1. What advocates claim and why it matters: Extracting the core assertions driving discussion
Reporting and oversight materials advance two related claims that shape public debate: first, that a trove of Epstein-related files exists and some GOP lawmakers want those materials made public or at least reviewed privately, and second, that questions remain about whether the files contain information that implicates powerful people, including allegations tied indirectly by critics to Donald Trump. Coverage documents explicit Republican calls for transparency and subpoenas from House panels, while also documenting the release of thousands of pages of material by a Republican-led committee. Those actions have elevated oversight claims into partisan political leverage, prompting competing narratives: proponents call for accountability and disclosure, opponents warn about politicized fishing expeditions and emphasize due process [1] [2] [3].
2. Concrete GOP statements and actions that entered the public record
Multiple articles record named Republicans publicly discussing Epstein materials: Speaker Mike Johnson and Reps. Marjorie Taylor Greene and Scott DesJarlais publicly urged fuller disclosure or private review of files, and several House Republicans voted to subpoena the Department of Justice for Epstein-related documents, with support from Reps. Nancy Mace, Scott Perry and Brian Jack among others. A Republican-led committee released thousands of pages of materials including court documents and police interviews, and some Republicans like Rep. Thomas Massie publicly said more should be released. These are public, attributable acts and statements that show Republicans as active participants in the transparency push even as the party debates political risks [1] [2] [3].
3. Institutional moves: committee releases, subpoenas and votes that changed the facts on the ground
Oversight mechanics matter: a Republican-controlled House committee released thousands of pages of Epstein-related files and an oversight vote to subpoena DOJ records passed with Republican support, reflecting institutional steps taken by GOP lawmakers to obtain documents rather than mere rhetorical calls for answers. Those releases included court filings and victim interviews; the subpoena votes and committee production signaled a willingness among a subset of Republicans to use formal tools to try to make more material public. Coverage shows these procedural actions occurred in mid‑ to late‑2025 and were used to justify both calls for further disclosure and criticism that the process itself was politically motivated [2] [3].
4. Where Republicans split and why that split is central to interpreting the discourse
Reporting shows a clear intra‑party divide: some Republicans demanded transparency and threatened special counsel or public release, while senior GOP leaders — including Senate Majority Leader John Thune and others — have publicly deferred to President Trump or urged caution. This split produced a rare public disagreement within GOP ranks, with Democratic critics seizing on the divide to press that Trump’s team had mishandled or withheld material. The split also explains inconsistent messaging about whether files might implicate Trump: some Republicans pushed disclosure irrespective of the subject, while others framed the matter as a political attack on the president [1].

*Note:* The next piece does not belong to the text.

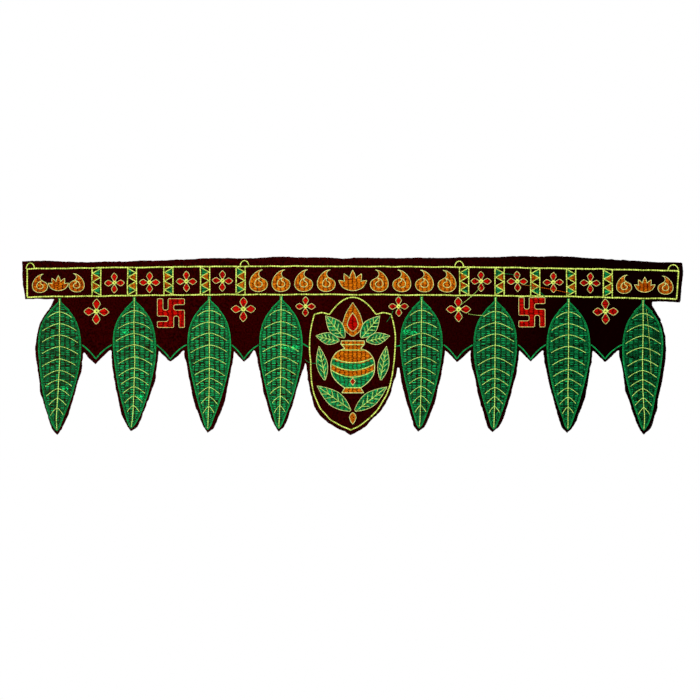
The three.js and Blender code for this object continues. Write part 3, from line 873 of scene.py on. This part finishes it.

5. What reporting explicitly does not show: the limits of the evidence about Trump
Careful review of the reporting finds no verified public disclosure of evidence proving Trump engaged in Epstein’s criminal conduct, and major outlets and oversight releases did not produce a confirmed “client list” tying him to criminal acts. Multiple articles emphasize that while the relationship between Epstein and Trump has been discussed in historical context and contested recordings exist, investigators and released files have not produced confirmed criminal charges against Trump tied to Epstein, and the Justice Department publicly said no list exists. That absence is central: Republican calls for transparency relate to institutional oversight and political accountability rather than a settled evidentiary finding implicating the former president [1] [4] [5].
6. Bottom line: what the public record supports and the next steps to watch
The public record through mid‑ to late‑2025 shows GOP lawmakers both pressing for and resisting wider disclosure of Epstein files, with named Republicans taking public positions and committees issuing releases and subpoenas, but without any verified public evidence in those materials proving Trump committed Epstein’s crimes. Watch for upcoming committee productions, any newly unsealed material from federal litigation, and statements by key GOP leaders that could shift the party’s posture; these procedural developments will determine whether discussion evolves from partisan oversight into new factual revelations about figures named in the files [1] [2] [3].